SOURCE: slp3D

October 25, 2006 07:15 ET

REMINDER: ORLive Presents: MRI-Guided Brain Tumor Removal With Cortical Mapping

Children's Intraoperative MRI System Is the 1st and Only System of Its Kind in a Pediatric Hospital

Live Webcast: From Children's Hospital Boston: October 25, 2006 at 1:00 PM EDT (17:00 UTC)

BOSTON, MA -- (MARKET WIRE) -- October 25, 2006 -- Neurosurgeons at Children's Hospital Boston will perform MRI-guided brain tumor removal with cortical mapping on a 13-year-old during live Webcast on www.or-live.com

On Wednesday, Oct. 25, at 1:00 p.m. EDT, neurosurgeons at Children's Hospital Boston will remove a brain tumor employing functional mapping of the cortex on a 13-year-old pediatric patient during a live Webcast. Children's hosts three to four Webcasts annually to showcase its pioneering care and technology to specialists and referring physicians around the world, and to educate consumers on the latest and most innovative medical treatments available.

The Webcast will feature Children's intraoperative MRI system, known as the MR-OR, the first and only system of its kind at a pediatric hospital in the country. Developed by IMRIS, the iSPACE surgical imaging suite captures digital images through a unique, ceiling-mounted, movable MRI scanner that can be used to take high-resolution, real-time patient scans before, during and after a surgical procedure. This advanced technology allows surgeons to determine the extent of a tumor while the patient is undergoing surgery to ensure its accurate removal.

"Unlike other intraoperative MR machines, the mobile MRI lets surgeons use their usual metal surgical tools because the unit is moved into the shielded garage when surgeons are operating," says Joseph R. Madsen, MD, a neurosurgeon in the Department of Neurosurgery at Children's Hospital Boston and associate professor of Surgery at Harvard Medical School.
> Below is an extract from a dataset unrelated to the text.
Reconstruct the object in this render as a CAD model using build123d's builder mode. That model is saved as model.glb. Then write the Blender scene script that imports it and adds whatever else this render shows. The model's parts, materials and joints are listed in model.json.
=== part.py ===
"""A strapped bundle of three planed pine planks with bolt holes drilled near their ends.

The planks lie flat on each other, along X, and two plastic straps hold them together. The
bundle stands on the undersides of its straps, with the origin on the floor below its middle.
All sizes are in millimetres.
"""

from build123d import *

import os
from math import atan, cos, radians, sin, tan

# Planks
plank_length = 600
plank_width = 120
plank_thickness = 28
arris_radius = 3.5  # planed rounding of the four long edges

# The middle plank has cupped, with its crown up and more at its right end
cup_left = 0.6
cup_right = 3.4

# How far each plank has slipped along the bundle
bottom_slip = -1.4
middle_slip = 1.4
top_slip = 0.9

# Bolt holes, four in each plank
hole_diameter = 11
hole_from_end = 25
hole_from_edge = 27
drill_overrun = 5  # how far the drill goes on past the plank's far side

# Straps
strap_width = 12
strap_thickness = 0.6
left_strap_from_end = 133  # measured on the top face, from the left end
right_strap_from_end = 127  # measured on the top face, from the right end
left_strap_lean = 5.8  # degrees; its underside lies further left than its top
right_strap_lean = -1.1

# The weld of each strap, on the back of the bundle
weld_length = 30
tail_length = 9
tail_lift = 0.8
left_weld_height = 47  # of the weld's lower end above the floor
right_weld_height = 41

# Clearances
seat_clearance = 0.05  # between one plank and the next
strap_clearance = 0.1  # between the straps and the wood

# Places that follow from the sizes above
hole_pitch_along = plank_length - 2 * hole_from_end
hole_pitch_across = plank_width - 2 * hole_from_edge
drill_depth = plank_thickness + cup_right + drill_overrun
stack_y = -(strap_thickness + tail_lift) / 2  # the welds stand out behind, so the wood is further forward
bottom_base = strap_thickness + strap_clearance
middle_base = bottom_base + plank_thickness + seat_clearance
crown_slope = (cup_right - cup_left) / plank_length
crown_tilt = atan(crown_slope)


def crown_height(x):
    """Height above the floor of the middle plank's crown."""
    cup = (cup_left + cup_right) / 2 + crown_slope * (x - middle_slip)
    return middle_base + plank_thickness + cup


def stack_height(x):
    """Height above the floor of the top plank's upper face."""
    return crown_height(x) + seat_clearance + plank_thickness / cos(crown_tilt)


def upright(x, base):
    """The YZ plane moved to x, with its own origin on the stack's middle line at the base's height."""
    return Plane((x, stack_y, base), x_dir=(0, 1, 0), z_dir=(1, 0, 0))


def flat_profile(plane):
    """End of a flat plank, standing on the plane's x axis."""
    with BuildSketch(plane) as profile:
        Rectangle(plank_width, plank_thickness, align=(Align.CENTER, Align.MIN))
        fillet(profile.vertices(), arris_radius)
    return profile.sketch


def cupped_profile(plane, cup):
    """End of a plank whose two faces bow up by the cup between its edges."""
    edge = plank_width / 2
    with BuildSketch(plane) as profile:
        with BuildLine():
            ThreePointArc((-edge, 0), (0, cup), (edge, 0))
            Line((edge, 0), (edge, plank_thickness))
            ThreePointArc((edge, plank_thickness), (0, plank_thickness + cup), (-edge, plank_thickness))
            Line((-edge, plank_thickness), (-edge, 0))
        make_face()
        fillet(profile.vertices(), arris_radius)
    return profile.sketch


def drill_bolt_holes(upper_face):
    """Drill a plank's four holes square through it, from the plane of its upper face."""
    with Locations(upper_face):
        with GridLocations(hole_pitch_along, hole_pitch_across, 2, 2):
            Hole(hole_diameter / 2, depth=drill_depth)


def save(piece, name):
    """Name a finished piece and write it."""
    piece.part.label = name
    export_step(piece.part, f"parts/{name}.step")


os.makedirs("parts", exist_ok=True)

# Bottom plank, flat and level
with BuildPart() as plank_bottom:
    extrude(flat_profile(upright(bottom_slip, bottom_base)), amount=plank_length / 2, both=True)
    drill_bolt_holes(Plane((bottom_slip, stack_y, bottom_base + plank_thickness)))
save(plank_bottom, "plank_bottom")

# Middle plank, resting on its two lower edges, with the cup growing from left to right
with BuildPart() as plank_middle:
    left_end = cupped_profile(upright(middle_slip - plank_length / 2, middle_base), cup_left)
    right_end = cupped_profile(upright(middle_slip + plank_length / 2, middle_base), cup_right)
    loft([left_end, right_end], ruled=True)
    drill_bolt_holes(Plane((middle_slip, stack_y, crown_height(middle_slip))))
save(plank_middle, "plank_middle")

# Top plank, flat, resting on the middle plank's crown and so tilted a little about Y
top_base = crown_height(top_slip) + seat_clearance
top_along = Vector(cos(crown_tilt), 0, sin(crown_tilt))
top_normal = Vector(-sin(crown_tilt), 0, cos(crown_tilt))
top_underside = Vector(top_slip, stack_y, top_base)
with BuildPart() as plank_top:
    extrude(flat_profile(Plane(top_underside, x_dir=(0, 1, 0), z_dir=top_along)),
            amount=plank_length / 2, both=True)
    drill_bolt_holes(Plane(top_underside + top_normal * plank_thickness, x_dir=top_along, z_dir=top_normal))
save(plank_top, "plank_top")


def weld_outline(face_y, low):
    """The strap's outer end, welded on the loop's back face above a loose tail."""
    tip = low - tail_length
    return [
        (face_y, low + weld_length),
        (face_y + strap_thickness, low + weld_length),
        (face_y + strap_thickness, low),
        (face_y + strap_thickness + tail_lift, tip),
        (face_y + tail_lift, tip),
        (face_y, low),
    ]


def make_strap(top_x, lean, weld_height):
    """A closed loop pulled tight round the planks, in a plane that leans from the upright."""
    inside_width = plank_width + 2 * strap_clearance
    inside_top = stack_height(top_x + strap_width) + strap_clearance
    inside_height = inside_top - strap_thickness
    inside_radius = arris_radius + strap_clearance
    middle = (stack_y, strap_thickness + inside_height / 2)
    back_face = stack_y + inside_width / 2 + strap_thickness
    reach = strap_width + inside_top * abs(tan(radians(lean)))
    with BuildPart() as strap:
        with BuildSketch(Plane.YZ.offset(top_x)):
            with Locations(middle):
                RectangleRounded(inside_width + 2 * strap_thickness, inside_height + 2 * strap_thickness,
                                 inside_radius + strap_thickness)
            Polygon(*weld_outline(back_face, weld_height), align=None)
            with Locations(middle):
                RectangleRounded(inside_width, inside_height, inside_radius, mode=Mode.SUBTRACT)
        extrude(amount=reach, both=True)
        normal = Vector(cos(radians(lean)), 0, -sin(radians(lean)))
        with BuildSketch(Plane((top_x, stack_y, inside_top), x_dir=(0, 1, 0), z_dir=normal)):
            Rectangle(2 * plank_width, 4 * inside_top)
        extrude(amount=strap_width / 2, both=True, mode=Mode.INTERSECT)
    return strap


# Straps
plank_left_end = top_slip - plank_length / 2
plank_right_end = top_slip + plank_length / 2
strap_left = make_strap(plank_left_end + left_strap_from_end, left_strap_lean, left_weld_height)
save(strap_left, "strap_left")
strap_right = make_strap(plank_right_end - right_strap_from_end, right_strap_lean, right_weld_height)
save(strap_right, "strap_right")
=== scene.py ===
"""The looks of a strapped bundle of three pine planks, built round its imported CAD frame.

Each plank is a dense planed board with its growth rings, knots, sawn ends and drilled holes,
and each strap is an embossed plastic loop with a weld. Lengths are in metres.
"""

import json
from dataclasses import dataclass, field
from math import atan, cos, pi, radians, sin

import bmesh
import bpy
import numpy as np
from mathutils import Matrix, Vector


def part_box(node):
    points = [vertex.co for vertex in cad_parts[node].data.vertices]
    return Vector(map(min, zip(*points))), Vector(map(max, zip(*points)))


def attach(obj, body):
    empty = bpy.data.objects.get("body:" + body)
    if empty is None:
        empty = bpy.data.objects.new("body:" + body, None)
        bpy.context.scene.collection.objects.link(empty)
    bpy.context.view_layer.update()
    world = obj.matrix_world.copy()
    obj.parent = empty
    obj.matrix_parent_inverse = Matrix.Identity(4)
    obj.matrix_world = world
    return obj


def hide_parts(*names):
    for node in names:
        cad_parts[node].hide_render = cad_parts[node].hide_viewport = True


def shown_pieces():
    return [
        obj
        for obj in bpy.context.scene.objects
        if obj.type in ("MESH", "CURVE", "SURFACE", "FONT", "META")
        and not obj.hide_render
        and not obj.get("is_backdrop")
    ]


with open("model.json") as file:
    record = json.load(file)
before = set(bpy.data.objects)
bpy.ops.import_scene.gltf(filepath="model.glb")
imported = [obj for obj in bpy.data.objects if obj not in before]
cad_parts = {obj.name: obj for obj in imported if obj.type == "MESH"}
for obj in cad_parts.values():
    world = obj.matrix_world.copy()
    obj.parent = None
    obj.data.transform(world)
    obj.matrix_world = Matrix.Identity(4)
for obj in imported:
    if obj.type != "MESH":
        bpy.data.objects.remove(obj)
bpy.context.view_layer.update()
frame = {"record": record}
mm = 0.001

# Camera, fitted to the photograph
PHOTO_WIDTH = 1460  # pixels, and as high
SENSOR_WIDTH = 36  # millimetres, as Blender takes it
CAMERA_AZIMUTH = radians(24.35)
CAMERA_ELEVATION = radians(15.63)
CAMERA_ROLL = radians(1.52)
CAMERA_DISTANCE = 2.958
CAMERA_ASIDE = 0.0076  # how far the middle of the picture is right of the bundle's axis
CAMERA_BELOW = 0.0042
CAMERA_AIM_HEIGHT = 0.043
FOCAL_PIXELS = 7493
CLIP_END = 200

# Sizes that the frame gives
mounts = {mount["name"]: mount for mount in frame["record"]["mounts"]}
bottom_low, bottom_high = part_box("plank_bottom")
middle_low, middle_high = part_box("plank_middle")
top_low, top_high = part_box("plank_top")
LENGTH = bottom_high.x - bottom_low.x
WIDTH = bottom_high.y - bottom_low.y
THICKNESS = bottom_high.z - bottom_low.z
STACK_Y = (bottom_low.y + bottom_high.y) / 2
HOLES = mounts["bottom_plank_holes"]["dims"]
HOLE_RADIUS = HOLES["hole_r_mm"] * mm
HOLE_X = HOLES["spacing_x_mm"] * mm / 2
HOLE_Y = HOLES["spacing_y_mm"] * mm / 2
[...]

Dr. Madsen will operate on a patient with oligodendroglioma, a low-grade tumor arising from glial cells in the central nervous system. The tumor lies near motor and sensory areas of the brain, which will require electrocorticography and physiological tests to map the normal brain around the tumor before the surgery. Once the mapping has been completed, Dr. Madsen will then perform a microsurgical resection of the tumor.

Brain tumors are the most common solid tumors in children -- approximately 1,800 are diagnosed in the United States each year. Today, more than half of all children diagnosed with a brain tumor will be cured of the disease. The most effective form of treatment is the surgical removal of all or part of the tumor without jeopardizing any of the brain's critical functions. In order to decide which areas of the tumor can safely be removed, neurosurgeons use the technique of brain mapping.

"The cutting edge of neurosurgery is to identify and remove as much of the undesirable pathologically damaging brain tissue without disturbing the functioning areas of the brain," says Dr. Madsen. "Through the use of physiological mapping and the MR-OR, we are able to achieve this and assure our patients the best possible surgical outcomes."